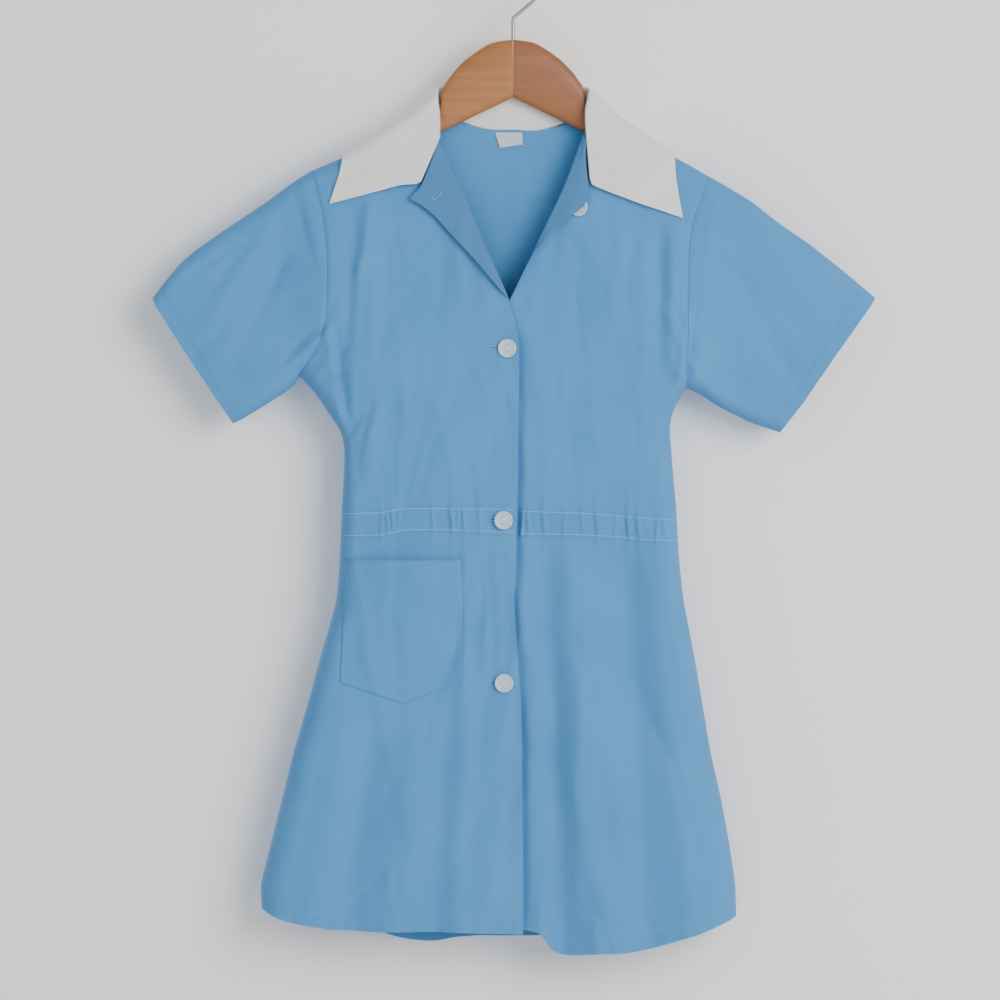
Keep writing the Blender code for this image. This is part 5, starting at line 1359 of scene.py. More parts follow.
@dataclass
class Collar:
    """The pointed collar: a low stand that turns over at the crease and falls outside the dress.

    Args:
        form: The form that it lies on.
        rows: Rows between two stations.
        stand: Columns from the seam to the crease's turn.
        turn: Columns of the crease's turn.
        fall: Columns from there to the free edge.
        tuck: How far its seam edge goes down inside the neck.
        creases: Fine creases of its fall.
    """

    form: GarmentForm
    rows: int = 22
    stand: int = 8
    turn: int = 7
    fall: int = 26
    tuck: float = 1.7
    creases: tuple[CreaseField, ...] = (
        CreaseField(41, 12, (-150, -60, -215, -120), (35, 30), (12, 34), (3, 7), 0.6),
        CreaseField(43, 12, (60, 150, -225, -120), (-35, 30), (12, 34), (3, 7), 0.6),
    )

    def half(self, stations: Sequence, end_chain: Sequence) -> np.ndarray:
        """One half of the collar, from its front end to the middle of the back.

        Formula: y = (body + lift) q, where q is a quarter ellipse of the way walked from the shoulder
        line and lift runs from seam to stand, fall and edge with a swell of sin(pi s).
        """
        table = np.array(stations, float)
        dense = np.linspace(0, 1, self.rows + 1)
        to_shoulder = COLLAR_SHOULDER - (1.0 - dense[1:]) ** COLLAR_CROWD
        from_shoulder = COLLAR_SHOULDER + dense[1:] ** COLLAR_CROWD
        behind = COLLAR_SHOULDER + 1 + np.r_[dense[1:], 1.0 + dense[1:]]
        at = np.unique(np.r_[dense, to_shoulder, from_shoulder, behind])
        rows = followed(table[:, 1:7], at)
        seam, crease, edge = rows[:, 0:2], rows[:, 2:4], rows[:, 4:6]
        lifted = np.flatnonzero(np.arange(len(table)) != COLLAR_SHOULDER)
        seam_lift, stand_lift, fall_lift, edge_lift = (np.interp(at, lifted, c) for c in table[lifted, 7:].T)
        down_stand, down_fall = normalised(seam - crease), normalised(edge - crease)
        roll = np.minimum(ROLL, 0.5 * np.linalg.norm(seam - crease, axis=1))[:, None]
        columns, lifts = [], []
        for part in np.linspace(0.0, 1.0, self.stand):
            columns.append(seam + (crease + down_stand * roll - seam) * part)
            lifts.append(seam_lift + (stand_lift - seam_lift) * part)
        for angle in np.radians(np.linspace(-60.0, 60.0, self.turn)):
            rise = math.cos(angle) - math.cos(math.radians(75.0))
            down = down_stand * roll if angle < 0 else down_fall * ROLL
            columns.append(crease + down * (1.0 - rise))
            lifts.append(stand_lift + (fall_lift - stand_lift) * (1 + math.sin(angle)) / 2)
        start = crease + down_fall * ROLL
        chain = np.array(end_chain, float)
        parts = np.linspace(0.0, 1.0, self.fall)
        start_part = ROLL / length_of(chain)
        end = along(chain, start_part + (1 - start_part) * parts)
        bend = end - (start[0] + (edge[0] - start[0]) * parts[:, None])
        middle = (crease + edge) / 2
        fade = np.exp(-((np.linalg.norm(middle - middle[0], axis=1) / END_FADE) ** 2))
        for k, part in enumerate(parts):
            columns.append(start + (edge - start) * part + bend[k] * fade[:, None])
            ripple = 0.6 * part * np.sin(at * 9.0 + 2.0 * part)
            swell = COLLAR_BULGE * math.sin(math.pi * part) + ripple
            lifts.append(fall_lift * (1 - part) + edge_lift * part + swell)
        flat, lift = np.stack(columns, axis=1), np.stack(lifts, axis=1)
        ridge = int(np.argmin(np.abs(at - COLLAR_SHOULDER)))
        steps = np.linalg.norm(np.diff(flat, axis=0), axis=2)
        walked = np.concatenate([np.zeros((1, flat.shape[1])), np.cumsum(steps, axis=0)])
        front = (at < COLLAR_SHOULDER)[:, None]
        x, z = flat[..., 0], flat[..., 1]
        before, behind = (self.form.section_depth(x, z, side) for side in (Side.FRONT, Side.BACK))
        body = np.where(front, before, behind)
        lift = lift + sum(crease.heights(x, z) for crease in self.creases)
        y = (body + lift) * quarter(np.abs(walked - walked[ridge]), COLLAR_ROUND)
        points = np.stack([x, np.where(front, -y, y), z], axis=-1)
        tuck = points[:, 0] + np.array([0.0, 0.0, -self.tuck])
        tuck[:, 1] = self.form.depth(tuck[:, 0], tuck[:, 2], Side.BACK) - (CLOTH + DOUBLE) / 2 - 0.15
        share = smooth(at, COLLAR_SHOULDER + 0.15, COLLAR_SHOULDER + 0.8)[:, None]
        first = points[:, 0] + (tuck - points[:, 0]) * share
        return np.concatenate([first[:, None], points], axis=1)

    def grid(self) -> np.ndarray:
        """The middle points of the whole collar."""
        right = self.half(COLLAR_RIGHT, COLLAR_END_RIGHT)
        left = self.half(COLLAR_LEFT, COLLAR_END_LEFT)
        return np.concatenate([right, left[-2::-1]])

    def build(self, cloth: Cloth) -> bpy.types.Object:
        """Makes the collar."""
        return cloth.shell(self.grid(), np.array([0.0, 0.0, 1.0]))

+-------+

■ THE EXERCISE
Exactly as they appear, please write out the lines from the opening of the listing above down to the line containing "outside the dress.", with both end lines included.

■ REPLY TO THE TASK
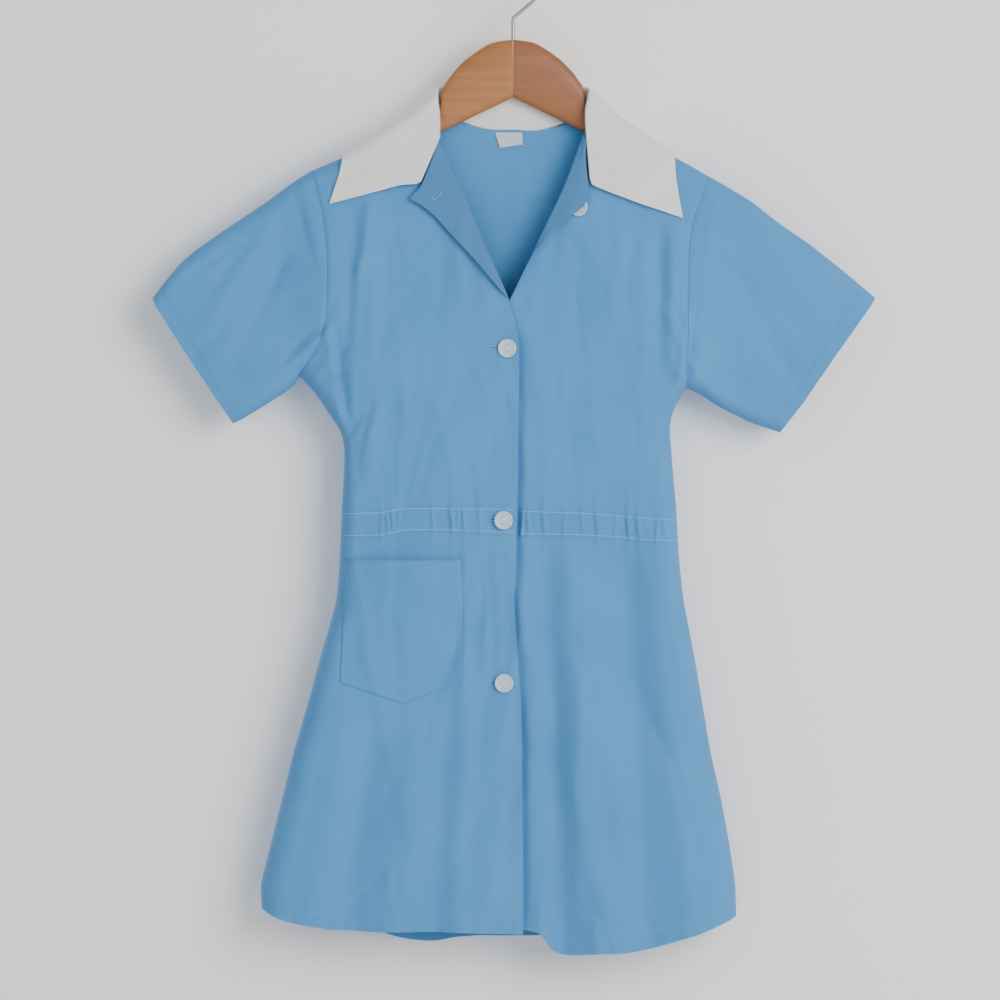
Keep writing the Blender code for this image. This is part 5, starting at line 1359 of scene.py. More parts follow.
@dataclass
class Collar:
    """The pointed collar: a low stand that turns over at the crease and falls outside the dress.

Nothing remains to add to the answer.